As quoted in an ancient Chinese proverb, “I hear and I forget. I see and I remember. I do and I understand.”

There isn’t a better learning method for languages other than using the language on a daily basis, and in as many ways as possible. Since the basis for all languages is listening and speaking, it is essential for parents to start early with their children. Apart from reading age-appropriate Chinese story books, parents can encourage their children to watch Chinese TV shows, listen to Chinese radio station, or simply just strike conversations in Mandarin.

With English being the first language in schools, children will pick it up easily once they start going to school. Hence when at home, engage them in conversations in Mandarin whenever possible.
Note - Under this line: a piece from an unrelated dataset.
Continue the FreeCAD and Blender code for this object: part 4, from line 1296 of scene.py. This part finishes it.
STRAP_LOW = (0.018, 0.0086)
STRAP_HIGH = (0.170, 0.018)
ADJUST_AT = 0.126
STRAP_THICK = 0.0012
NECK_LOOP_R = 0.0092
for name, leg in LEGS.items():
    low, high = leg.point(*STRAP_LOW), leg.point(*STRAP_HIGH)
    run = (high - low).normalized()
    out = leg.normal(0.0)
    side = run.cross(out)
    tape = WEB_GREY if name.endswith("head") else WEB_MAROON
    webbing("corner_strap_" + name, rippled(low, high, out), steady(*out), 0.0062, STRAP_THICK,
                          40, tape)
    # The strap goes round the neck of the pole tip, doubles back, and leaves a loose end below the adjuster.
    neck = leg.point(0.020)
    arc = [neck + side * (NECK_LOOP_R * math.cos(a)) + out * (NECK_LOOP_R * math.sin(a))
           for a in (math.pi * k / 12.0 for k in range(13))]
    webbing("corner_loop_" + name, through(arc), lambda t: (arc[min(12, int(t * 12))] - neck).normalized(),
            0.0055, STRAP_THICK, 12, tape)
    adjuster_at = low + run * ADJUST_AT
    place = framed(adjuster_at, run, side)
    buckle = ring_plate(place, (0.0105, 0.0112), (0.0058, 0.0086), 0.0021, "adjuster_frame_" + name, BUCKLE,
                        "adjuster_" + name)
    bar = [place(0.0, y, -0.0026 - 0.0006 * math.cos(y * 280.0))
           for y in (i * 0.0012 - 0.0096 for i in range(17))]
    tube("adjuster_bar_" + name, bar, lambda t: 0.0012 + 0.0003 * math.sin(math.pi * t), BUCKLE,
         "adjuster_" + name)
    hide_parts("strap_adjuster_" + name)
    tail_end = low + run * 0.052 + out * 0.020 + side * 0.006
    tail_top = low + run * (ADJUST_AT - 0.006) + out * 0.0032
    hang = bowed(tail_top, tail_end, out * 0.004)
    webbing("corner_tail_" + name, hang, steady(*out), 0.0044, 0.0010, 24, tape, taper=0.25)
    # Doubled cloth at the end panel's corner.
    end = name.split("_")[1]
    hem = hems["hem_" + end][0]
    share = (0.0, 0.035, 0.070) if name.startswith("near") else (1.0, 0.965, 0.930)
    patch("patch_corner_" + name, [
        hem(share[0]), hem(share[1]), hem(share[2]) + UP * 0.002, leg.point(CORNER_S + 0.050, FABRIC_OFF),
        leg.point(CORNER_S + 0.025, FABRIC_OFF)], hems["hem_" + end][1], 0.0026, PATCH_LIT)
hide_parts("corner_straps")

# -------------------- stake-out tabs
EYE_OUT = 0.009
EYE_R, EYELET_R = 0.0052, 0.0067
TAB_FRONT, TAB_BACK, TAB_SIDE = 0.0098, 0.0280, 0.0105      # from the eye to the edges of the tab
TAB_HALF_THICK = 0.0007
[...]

Below are some daily examples that you can use with your child.

During meal times:

Ask your child what would he/she want for breakfast / lunch / dinner. Get them to tell you if he/she likes or dislike the dish and why. Encourage them to talk about what he/she has observed at the dining place.

For example:

"Let's look at the menu! What would you like to eat?"
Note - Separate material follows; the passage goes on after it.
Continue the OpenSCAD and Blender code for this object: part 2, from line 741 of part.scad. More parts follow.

"Mommy's prawn noodles are yummy! Would you like to try some?"


"The lady over there is looking for a seat to have her meal. If you were her, what would you say to the person at the table, that you would like to share the table with him?"


While waiting for bus / cab / train:

Talk about what you see on the road / at the bus stop / at the train station. It can be the colours of the car, a brief description of the passengers alighting from the bus or what behavior he/she has spotted.

For example:

"Wooh! Mommy just saw a red car whisk by? What about you? What did you see?"


"Yippee! The bus is here. Let's make a guess - how many people will be getting off the bus?"


"Look, there's a lady over there carrying so many grocery bags. Where do you think she had gone to earlier?"


Ask about what happened in school:

Talk about what happened in school, what has the teacher taught, what did he/she do with the friends during break time.

For example:

"Can you tell me something interesting that has happened in school today?"


There are so many opportunities in our everyday lives for you and your child to converse in Mandarin. Start young with them, expose them to the language whenever possible and show them how you converse in Mandarin with the cafe staff, librarian, your neighbours, her Chinese teacher, or even to her peers. Your child will pick it up from you and model after you. Be daring, and have fun!